### WHAT YOU WILL DO
Output the data exactly, with every line intact.
--------------------------------
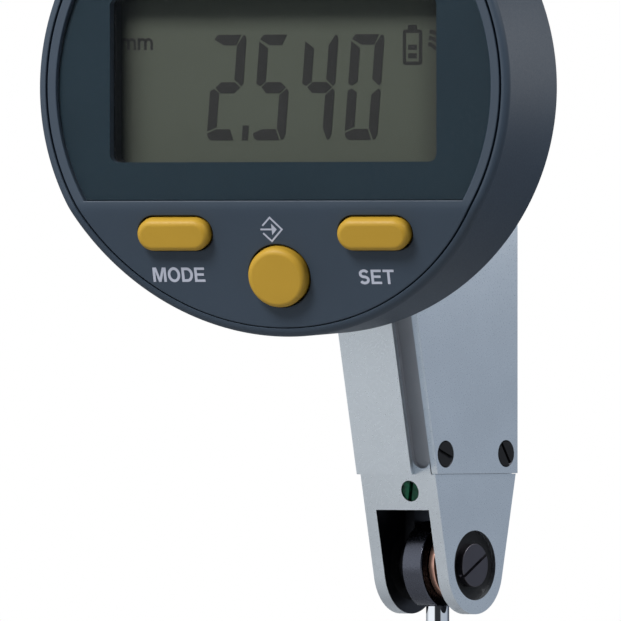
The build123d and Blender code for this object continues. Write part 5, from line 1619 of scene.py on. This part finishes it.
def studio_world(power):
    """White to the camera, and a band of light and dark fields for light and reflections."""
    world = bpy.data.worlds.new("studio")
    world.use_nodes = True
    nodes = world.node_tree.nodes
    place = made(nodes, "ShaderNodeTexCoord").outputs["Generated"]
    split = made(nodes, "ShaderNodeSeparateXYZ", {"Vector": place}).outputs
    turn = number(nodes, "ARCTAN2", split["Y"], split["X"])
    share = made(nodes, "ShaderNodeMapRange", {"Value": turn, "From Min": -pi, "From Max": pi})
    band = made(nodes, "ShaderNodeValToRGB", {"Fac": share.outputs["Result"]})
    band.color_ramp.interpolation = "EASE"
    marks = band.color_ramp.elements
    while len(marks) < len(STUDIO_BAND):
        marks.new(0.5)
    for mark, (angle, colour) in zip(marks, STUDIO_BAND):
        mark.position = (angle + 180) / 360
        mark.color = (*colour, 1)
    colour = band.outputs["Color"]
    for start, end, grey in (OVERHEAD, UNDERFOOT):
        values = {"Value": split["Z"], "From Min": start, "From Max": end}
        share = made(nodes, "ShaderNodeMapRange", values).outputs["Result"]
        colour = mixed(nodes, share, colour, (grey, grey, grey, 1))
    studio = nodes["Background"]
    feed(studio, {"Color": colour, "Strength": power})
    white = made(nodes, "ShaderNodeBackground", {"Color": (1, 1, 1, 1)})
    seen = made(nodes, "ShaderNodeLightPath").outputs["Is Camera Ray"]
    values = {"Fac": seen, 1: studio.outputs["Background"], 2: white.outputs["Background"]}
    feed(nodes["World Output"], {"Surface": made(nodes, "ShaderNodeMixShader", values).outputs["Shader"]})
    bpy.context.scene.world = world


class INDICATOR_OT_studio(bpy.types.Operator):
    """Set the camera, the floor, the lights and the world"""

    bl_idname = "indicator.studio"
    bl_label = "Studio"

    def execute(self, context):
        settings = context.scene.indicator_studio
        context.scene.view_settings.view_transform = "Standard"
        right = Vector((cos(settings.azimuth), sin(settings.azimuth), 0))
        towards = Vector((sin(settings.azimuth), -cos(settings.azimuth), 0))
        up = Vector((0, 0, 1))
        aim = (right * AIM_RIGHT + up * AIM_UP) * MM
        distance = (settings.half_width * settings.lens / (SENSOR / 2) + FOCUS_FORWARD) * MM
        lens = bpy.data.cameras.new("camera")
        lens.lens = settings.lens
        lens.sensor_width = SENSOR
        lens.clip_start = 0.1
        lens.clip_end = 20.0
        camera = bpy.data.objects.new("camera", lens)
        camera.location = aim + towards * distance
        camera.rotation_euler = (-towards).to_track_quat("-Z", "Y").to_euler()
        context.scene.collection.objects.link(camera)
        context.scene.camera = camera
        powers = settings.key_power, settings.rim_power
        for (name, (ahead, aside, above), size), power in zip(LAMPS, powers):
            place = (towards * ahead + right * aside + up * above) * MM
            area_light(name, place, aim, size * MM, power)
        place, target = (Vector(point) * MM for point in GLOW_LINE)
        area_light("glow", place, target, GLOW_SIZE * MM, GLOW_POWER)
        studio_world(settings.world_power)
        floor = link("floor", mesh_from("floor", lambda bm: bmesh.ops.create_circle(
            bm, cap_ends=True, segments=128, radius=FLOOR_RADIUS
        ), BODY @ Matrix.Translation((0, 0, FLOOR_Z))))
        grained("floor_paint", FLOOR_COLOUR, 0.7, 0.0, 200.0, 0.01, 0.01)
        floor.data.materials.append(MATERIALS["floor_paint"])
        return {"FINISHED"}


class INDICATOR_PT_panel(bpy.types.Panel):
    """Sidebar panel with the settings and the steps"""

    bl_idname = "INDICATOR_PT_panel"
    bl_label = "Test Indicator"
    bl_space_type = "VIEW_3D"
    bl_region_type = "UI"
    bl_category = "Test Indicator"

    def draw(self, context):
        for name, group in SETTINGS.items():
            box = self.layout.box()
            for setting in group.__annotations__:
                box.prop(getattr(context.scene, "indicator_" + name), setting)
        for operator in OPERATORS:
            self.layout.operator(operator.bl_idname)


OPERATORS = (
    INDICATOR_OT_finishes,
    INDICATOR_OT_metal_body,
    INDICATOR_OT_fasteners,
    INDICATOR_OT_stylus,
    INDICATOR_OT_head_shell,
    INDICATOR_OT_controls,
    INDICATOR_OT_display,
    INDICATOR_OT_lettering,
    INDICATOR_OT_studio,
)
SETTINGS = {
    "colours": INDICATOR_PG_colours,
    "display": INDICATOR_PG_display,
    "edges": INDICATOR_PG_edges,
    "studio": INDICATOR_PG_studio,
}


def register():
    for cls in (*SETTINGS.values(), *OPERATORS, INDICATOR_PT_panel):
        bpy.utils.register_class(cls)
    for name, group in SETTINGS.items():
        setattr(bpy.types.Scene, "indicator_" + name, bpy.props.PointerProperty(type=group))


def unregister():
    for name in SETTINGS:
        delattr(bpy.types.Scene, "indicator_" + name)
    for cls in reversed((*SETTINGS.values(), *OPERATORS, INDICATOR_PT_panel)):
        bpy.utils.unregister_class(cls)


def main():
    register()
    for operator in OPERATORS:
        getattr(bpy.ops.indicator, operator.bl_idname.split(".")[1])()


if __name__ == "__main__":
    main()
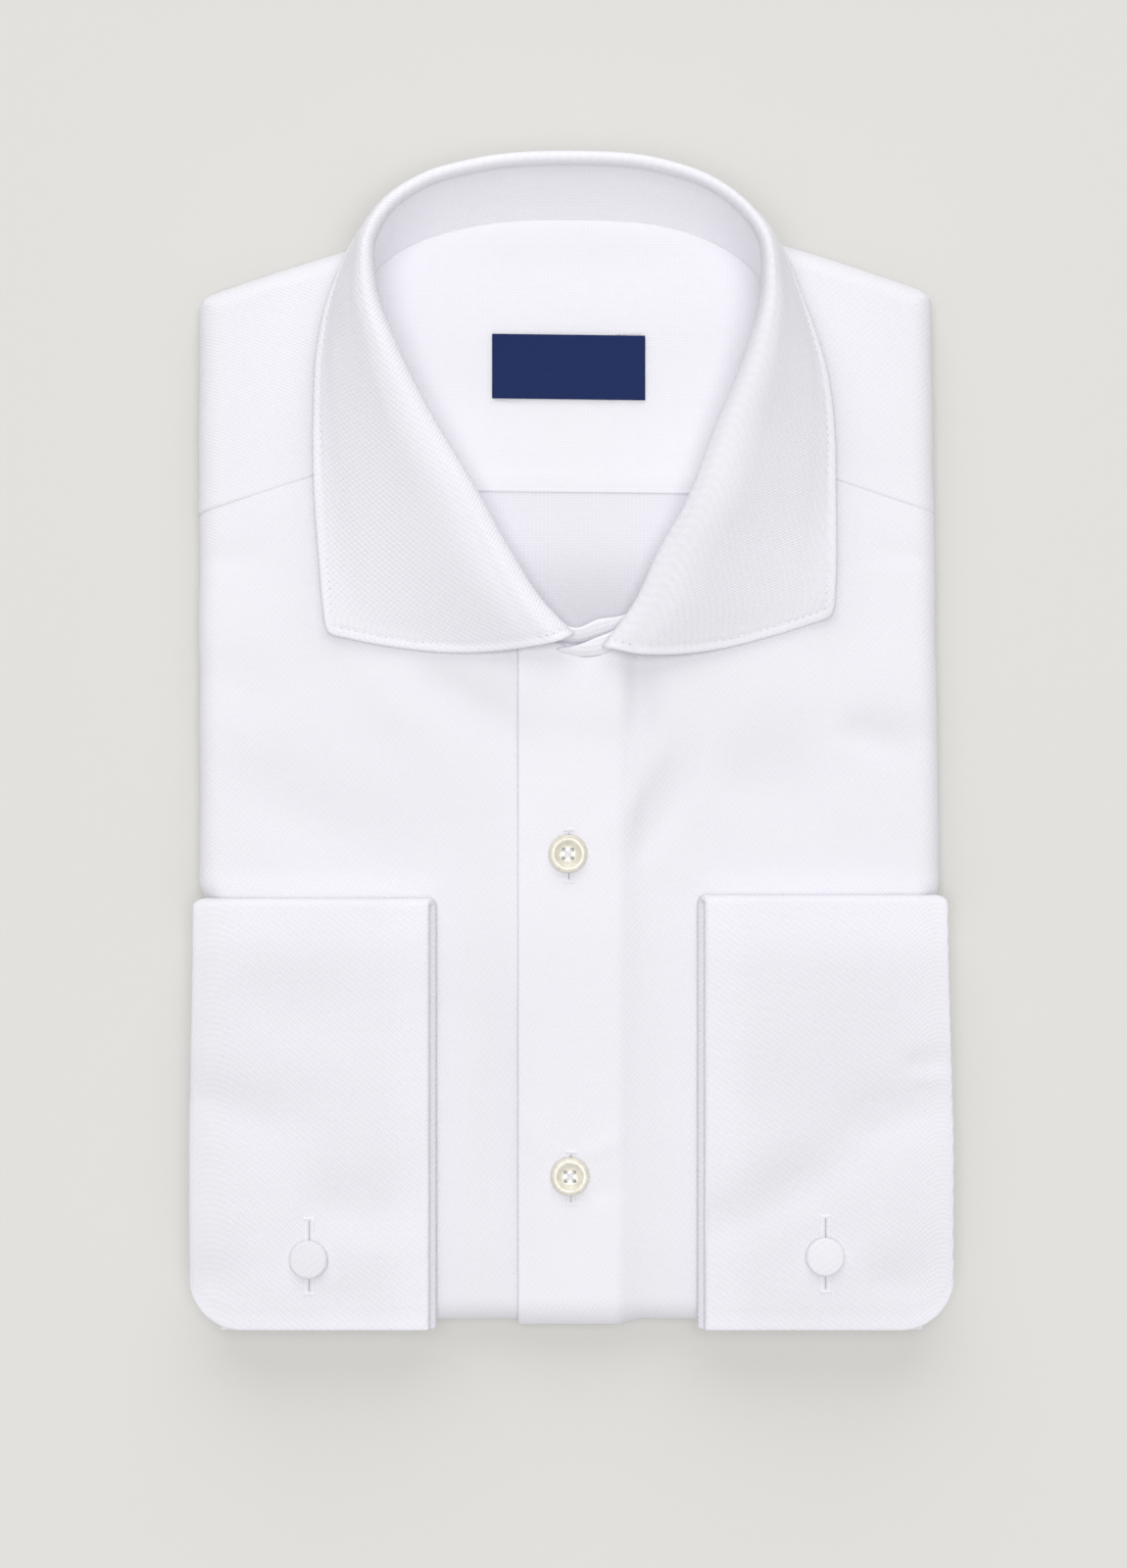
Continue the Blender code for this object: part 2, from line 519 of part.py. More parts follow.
--------------------------------
### RESPONSE
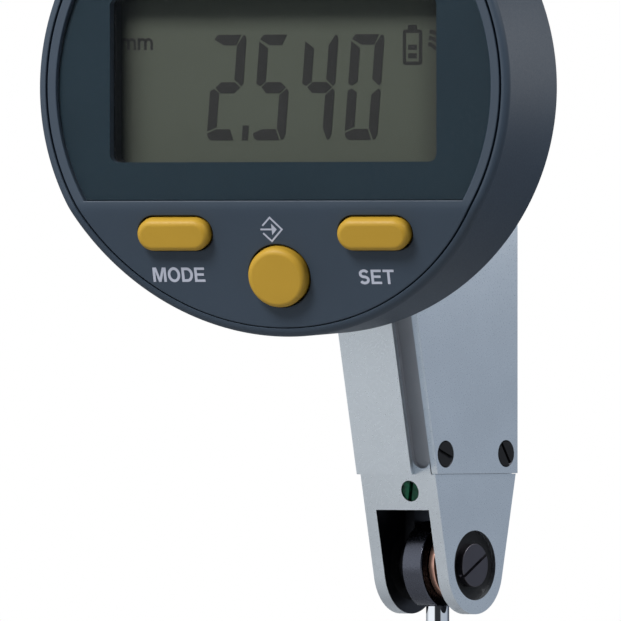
The build123d and Blender code for this object continues. Write part 5, from line 1619 of scene.py on. This part finishes it.
def studio_world(power):
    """White to the camera, and a band of light and dark fields for light and reflections."""
    world = bpy.data.worlds.new("studio")
    world.use_nodes = True
    nodes = world.node_tree.nodes
    place = made(nodes, "ShaderNodeTexCoord").outputs["Generated"]
    split = made(nodes, "ShaderNodeSeparateXYZ", {"Vector": place}).outputs
    turn = number(nodes, "ARCTAN2", split["Y"], split["X"])
    share = made(nodes, "ShaderNodeMapRange", {"Value": turn, "From Min": -pi, "From Max": pi})
    band = made(nodes, "ShaderNodeValToRGB", {"Fac": share.outputs["Result"]})
    band.color_ramp.interpolation = "EASE"
    marks = band.color_ramp.elements
    while len(marks) < len(STUDIO_BAND):
        marks.new(0.5)
    for mark, (angle, colour) in zip(marks, STUDIO_BAND):
        mark.position = (angle + 180) / 360
        mark.color = (*colour, 1)
    colour = band.outputs["Color"]
    for start, end, grey in (OVERHEAD, UNDERFOOT):
        values = {"Value": split["Z"], "From Min": start, "From Max": end}
        share = made(nodes, "ShaderNodeMapRange", values).outputs["Result"]
        colour = mixed(nodes, share, colour, (grey, grey, grey, 1))
    studio = nodes["Background"]
    feed(studio, {"Color": colour, "Strength": power})
    white = made(nodes, "ShaderNodeBackground", {"Color": (1, 1, 1, 1)})
    seen = made(nodes, "ShaderNodeLightPath").outputs["Is Camera Ray"]
    values = {"Fac": seen, 1: studio.outputs["Background"], 2: white.outputs["Background"]}
    feed(nodes["World Output"], {"Surface": made(nodes, "ShaderNodeMixShader", values).outputs["Shader"]})
    bpy.context.scene.world = world


class INDICATOR_OT_studio(bpy.types.Operator):
    """Set the camera, the floor, the lights and the world"""

    bl_idname = "indicator.studio"
    bl_label = "Studio"

    def execute(self, context):
        settings = context.scene.indicator_studio
        context.scene.view_settings.view_transform = "Standard"
        right = Vector((cos(settings.azimuth), sin(settings.azimuth), 0))
        towards = Vector((sin(settings.azimuth), -cos(settings.azimuth), 0))
        up = Vector((0, 0, 1))
        aim = (right * AIM_RIGHT + up * AIM_UP) * MM
        distance = (settings.half_width * settings.lens / (SENSOR / 2) + FOCUS_FORWARD) * MM
        lens = bpy.data.cameras.new("camera")
        lens.lens = settings.lens
        lens.sensor_width = SENSOR
        lens.clip_start = 0.1
        lens.clip_end = 20.0
        camera = bpy.data.objects.new("camera", lens)
        camera.location = aim + towards * distance
        camera.rotation_euler = (-towards).to_track_quat("-Z", "Y").to_euler()
        context.scene.collection.objects.link(camera)
        context.scene.camera = camera
        powers = settings.key_power, settings.rim_power
        for (name, (ahead, aside, above), size), power in zip(LAMPS, powers):
            place = (towards * ahead + right * aside + up * above) * MM
            area_light(name, place, aim, size * MM, power)
        place, target = (Vector(point) * MM for point in GLOW_LINE)
        area_light("glow", place, target, GLOW_SIZE * MM, GLOW_POWER)
        studio_world(settings.world_power)
        floor = link("floor", mesh_from("floor", lambda bm: bmesh.ops.create_circle(
            bm, cap_ends=True, segments=128, radius=FLOOR_RADIUS
        ), BODY @ Matrix.Translation((0, 0, FLOOR_Z))))
        grained("floor_paint", FLOOR_COLOUR, 0.7, 0.0, 200.0, 0.01, 0.01)
        floor.data.materials.append(MATERIALS["floor_paint"])
        return {"FINISHED"}


class INDICATOR_PT_panel(bpy.types.Panel):
    """Sidebar panel with the settings and the steps"""

    bl_idname = "INDICATOR_PT_panel"
    bl_label = "Test Indicator"
    bl_space_type = "VIEW_3D"
    bl_region_type = "UI"
    bl_category = "Test Indicator"

    def draw(self, context):
        for name, group in SETTINGS.items():
            box = self.layout.box()
            for setting in group.__annotations__:
                box.prop(getattr(context.scene, "indicator_" + name), setting)
        for operator in OPERATORS:
            self.layout.operator(operator.bl_idname)


OPERATORS = (
    INDICATOR_OT_finishes,
    INDICATOR_OT_metal_body,
    INDICATOR_OT_fasteners,
    INDICATOR_OT_stylus,
    INDICATOR_OT_head_shell,
    INDICATOR_OT_controls,
    INDICATOR_OT_display,
    INDICATOR_OT_lettering,
    INDICATOR_OT_studio,
)
SETTINGS = {
    "colours": INDICATOR_PG_colours,
    "display": INDICATOR_PG_display,
    "edges": INDICATOR_PG_edges,
    "studio": INDICATOR_PG_studio,
}


def register():
    for cls in (*SETTINGS.values(), *OPERATORS, INDICATOR_PT_panel):
        bpy.utils.register_class(cls)
    for name, group in SETTINGS.items():
        setattr(bpy.types.Scene, "indicator_" + name, bpy.props.PointerProperty(type=group))


def unregister():
    for name in SETTINGS:
        delattr(bpy.types.Scene, "indicator_" + name)
    for cls in reversed((*SETTINGS.values(), *OPERATORS, INDICATOR_PT_panel)):
        bpy.utils.unregister_class(cls)


def main():
    register()
    for operator in OPERATORS:
        getattr(bpy.ops.indicator, operator.bl_idname.split(".")[1])()


if __name__ == "__main__":
    main()
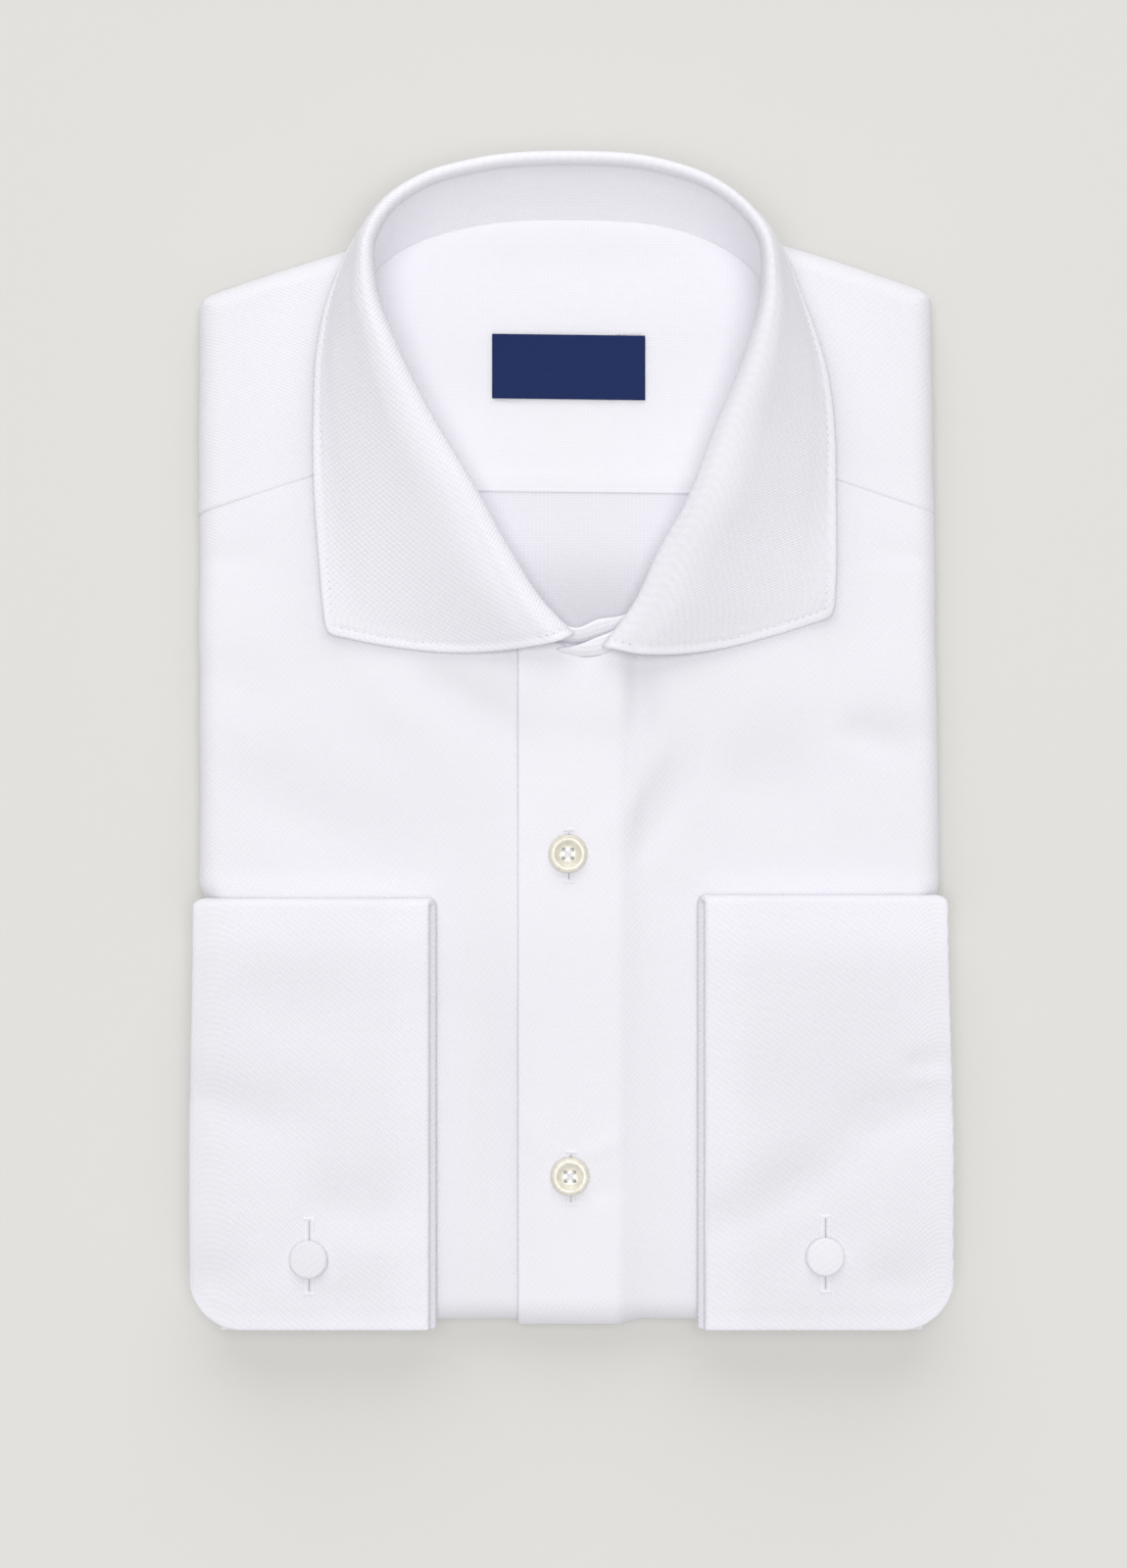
Continue the Blender code for this object: part 2, from line 519 of part.py. More parts follow.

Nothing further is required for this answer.